_SOURCE EXCERPT:_

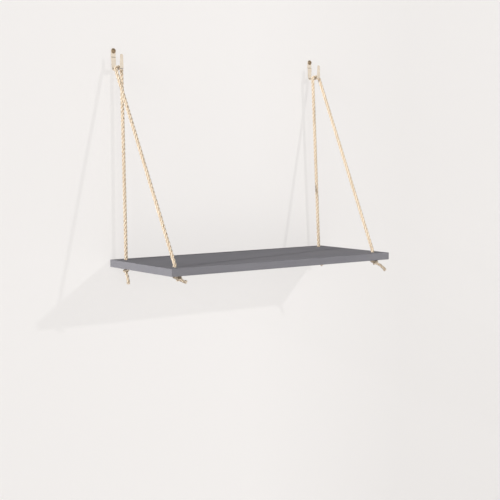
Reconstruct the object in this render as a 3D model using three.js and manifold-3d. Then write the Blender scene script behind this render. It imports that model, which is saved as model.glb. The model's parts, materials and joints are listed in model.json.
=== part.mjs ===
// Hanging rope shelf: a painted board on two ropes, each hung over a brass hook on the wall.
// Millimetres. X runs along the wall to the right, Y into the wall and Z up. The origin is on
// the wall's face, midway between the two hooks, at the height of their screws.

import * as THREE from "three";
import { mergeVertices } from "three/addons/utils/BufferGeometryUtils.js";
import Module from "manifold-3d";

const wasm = await Module();
wasm.setup();

// Board
const boardLength = 600;
const boardDepth = 244;
const boardThickness = 16;
const boardEdge = 0.6;
const boardDrop = 448;
const boardShift = 13;
const boardWallGap = 0.5;
const holeClearance = 0.5;
const holeFromEnd = 26;
const backHoleFromEdge = 24;
const frontHoleFromEdge = 28;

// Rope
const ropeDiameter = 8;
const ropeSeatGap = 0.3;
const ropeSideGap = 1;
const frontLegLead = 2;
const leftBackLegLag = 6.4;
const swayReach = 20;
const swayGap = 0.3;
const footRadiusShare = 1.05;
const footGap = 0.4;
const knotDiameterShare = 0.775;
const knotGap = 0.3;
const tailDiameterShare = 0.875;

// Hook
const stripThickness = 2.5;
const stripEdge = 0.7;
const plateWidth = 11;
const barWidth = 9;
const tipWidth = 6.5;
const plateRise = 6;
const stepDrop = 12.5;
const stepLength = 2.4;
const stepHeight = 1.2;
const barDrop = 42.5;
const tipReach = 37;
const tipDrop = 8.3;
const bendRadius = 5;

// Screw and wall plug
const headDiameter = 10.8;
const headHeight = 3;
const headSeatGap = 0.1;
const recessWidth = 1.1;
const recessSpan = 5.2;
const recessDepth = 1.3;
const shankDiameter = 4;
const threadDepth = 0.6;
const threadPitch = 3;
const screwLength = 34;
const pointLength = 4;
const shankClearance = 0.3;
const plugWall = 0.9;
const plugLength = 29;
const plugRib = 0.5;
const plugRibPitch = 4;
const plugSlot = 0.9;
const plugSlotLength = 19;
const plugInset = 0.4;

// How far a cut runs past what it cuts
const cutSpare = 5;

// Derived sizes and places
const ropeRadius = ropeDiameter / 2;
const knotRadius = (knotDiameterShare * ropeDiameter) / 2;
const tailRadius = (tailDiameterShare * ropeDiameter) / 2;
const holeRadius = ropeRadius + holeClearance;
const shankRadius = shankDiameter / 2;
const shankHoleRadius = shankRadius + shankClearance;
const plugRadius = shankHoleRadius + plugWall;
const hookSpacing = boardLength - 2 * holeFromEnd;
const backHoleY = -(boardWallGap + backHoleFromEdge);
const frontHoleY = -(boardWallGap + boardDepth - frontHoleFromEdge);
const undersideZ = -(boardDrop + boardThickness);
const seatY = -(tipReach - stripThickness - bendRadius - ropeRadius);
const seatZ = -barDrop + stripThickness + ropeSeatGap + ropeRadius;
const saddleBend = ropeRadius + ropeSeatGap + ropeSideGap;
const legOut = barWidth / 2 + ropeSideGap + ropeRadius;
const footRadius = footRadiusShare * ropeRadius;
const footZ = -boardDrop + footRadius + footGap;

// Facets
const ropeSides = 10;
const legSteps = 16;
const saddleSteps = 30;
const knotSteps = 48;
const knotStretches = 8;
const tailSteps = 8;
const roundSegments = 48;
const turnedSegments = 16;

// Materials
const materials = {
  board: new THREE.MeshStandardMaterial({ color: 0x817f86, roughness: 0.8, metalness: 0 }),
  rope: new THREE.MeshStandardMaterial({ color: 0xe9d9bf, roughness: 0.95, metalness: 0 }),
  hook: new THREE.MeshStandardMaterial({ color: 0xf0dac2, roughness: 0.15, metalness: 1 }),
  screw: new THREE.MeshStandardMaterial({ color: 0x947e62, roughness: 0.3, metalness: 1 }),
  plug: new THREE.MeshStandardMaterial({ color: 0xb9b7b0, roughness: 0.6, metalness: 0 }),
};

// Turns a closed three.js geometry into a solid that can be cut and joined.
function solid(geometry) {
  const bare = geometry.index ? geometry.clone() : geometry;
  bare.deleteAttribute("normal");
  bare.deleteAttribute("uv");
  const merged = mergeVertices(bare);
  const vertProperties = new Float32Array(merged.attributes.position.array);
  const triVerts = new Uint32Array(merged.index.array);
  return new wasm.Manifold(new wasm.Mesh({ numProp: 3, vertProperties, triVerts }));
}

// Turns a solid back into a three.js geometry.
function geometryOf(body) {
  const mesh = body.getMesh();
  const geometry = new THREE.BufferGeometry();
  geometry.setAttribute("position", new THREE.BufferAttribute(new Float32Array(mesh.vertProperties), 3));
  geometry.setIndex(new THREE.BufferAttribute(new Uint32Array(mesh.triVerts), 1));
  geometry.computeVertexNormals();
  return geometry;
}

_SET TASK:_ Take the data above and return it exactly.

_FINISHED TASK:_
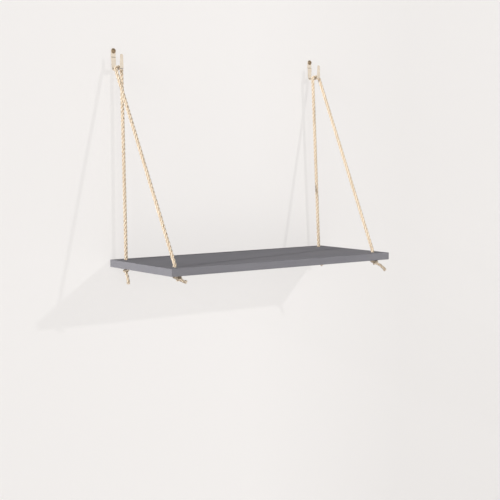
Reconstruct the object in this render as a 3D model using three.js and manifold-3d. Then write the Blender scene script behind this render. It imports that model, which is saved as model.glb. The model's parts, materials and joints are listed in model.json.
=== part.mjs ===
// Hanging rope shelf: a painted board on two ropes, each hung over a brass hook on the wall.
// Millimetres. X runs along the wall to the right, Y into the wall and Z up. The origin is on
// the wall's face, midway between the two hooks, at the height of their screws.

import * as THREE from "three";
import { mergeVertices } from "three/addons/utils/BufferGeometryUtils.js";
import Module from "manifold-3d";

const wasm = await Module();
wasm.setup();

// Board
const boardLength = 600;
const boardDepth = 244;
const boardThickness = 16;
const boardEdge = 0.6;
const boardDrop = 448;
const boardShift = 13;
const boardWallGap = 0.5;
const holeClearance = 0.5;
const holeFromEnd = 26;
const backHoleFromEdge = 24;
const frontHoleFromEdge = 28;

// Rope
const ropeDiameter = 8;
const ropeSeatGap = 0.3;
const ropeSideGap = 1;
const frontLegLead = 2;
const leftBackLegLag = 6.4;
const swayReach = 20;
const swayGap = 0.3;
const footRadiusShare = 1.05;
const footGap = 0.4;
const knotDiameterShare = 0.775;
const knotGap = 0.3;
const tailDiameterShare = 0.875;

// Hook
const stripThickness = 2.5;
const stripEdge = 0.7;
const plateWidth = 11;
const barWidth = 9;
const tipWidth = 6.5;
const plateRise = 6;
const stepDrop = 12.5;
const stepLength = 2.4;
const stepHeight = 1.2;
const barDrop = 42.5;
const tipReach = 37;
const tipDrop = 8.3;
const bendRadius = 5;

// Screw and wall plug
const headDiameter = 10.8;
const headHeight = 3;
const headSeatGap = 0.1;
const recessWidth = 1.1;
const recessSpan = 5.2;
const recessDepth = 1.3;
const shankDiameter = 4;
const threadDepth = 0.6;
const threadPitch = 3;
const screwLength = 34;
const pointLength = 4;
const shankClearance = 0.3;
const plugWall = 0.9;
const plugLength = 29;
const plugRib = 0.5;
const plugRibPitch = 4;
const plugSlot = 0.9;
const plugSlotLength = 19;
const plugInset = 0.4;

// How far a cut runs past what it cuts
const cutSpare = 5;

// Derived sizes and places
const ropeRadius = ropeDiameter / 2;
const knotRadius = (knotDiameterShare * ropeDiameter) / 2;
const tailRadius = (tailDiameterShare * ropeDiameter) / 2;
const holeRadius = ropeRadius + holeClearance;
const shankRadius = shankDiameter / 2;
const shankHoleRadius = shankRadius + shankClearance;
const plugRadius = shankHoleRadius + plugWall;
const hookSpacing = boardLength - 2 * holeFromEnd;
const backHoleY = -(boardWallGap + backHoleFromEdge);
const frontHoleY = -(boardWallGap + boardDepth - frontHoleFromEdge);
const undersideZ = -(boardDrop + boardThickness);
const seatY = -(tipReach - stripThickness - bendRadius - ropeRadius);
const seatZ = -barDrop + stripThickness + ropeSeatGap + ropeRadius;
const saddleBend = ropeRadius + ropeSeatGap + ropeSideGap;
const legOut = barWidth / 2 + ropeSideGap + ropeRadius;
const footRadius = footRadiusShare * ropeRadius;
const footZ = -boardDrop + footRadius + footGap;

// Facets
const ropeSides = 10;
const legSteps = 16;
const saddleSteps = 30;
const knotSteps = 48;
const knotStretches = 8;
const tailSteps = 8;
const roundSegments = 48;
const turnedSegments = 16;

// Materials
const materials = {
  board: new THREE.MeshStandardMaterial({ color: 0x817f86, roughness: 0.8, metalness: 0 }),
  rope: new THREE.MeshStandardMaterial({ color: 0xe9d9bf, roughness: 0.95, metalness: 0 }),
  hook: new THREE.MeshStandardMaterial({ color: 0xf0dac2, roughness: 0.15, metalness: 1 }),
  screw: new THREE.MeshStandardMaterial({ color: 0x947e62, roughness: 0.3, metalness: 1 }),
  plug: new THREE.MeshStandardMaterial({ color: 0xb9b7b0, roughness: 0.6, metalness: 0 }),
};

// Turns a closed three.js geometry into a solid that can be cut and joined.
function solid(geometry) {
  const bare = geometry.index ? geometry.clone() : geometry;
  bare.deleteAttribute("normal");
  bare.deleteAttribute("uv");
  const merged = mergeVertices(bare);
  const vertProperties = new Float32Array(merged.attributes.position.array);
  const triVerts = new Uint32Array(merged.index.array);
  return new wasm.Manifold(new wasm.Mesh({ numProp: 3, vertProperties, triVerts }));
}

// Turns a solid back into a three.js geometry.
function geometryOf(body) {
  const mesh = body.getMesh();
  const geometry = new THREE.BufferGeometry();
  geometry.setAttribute("position", new THREE.BufferAttribute(new Float32Array(mesh.vertProperties), 3));
  geometry.setIndex(new THREE.BufferAttribute(new Uint32Array(mesh.triVerts), 1));
  geometry.computeVertexNormals();
  return geometry;
}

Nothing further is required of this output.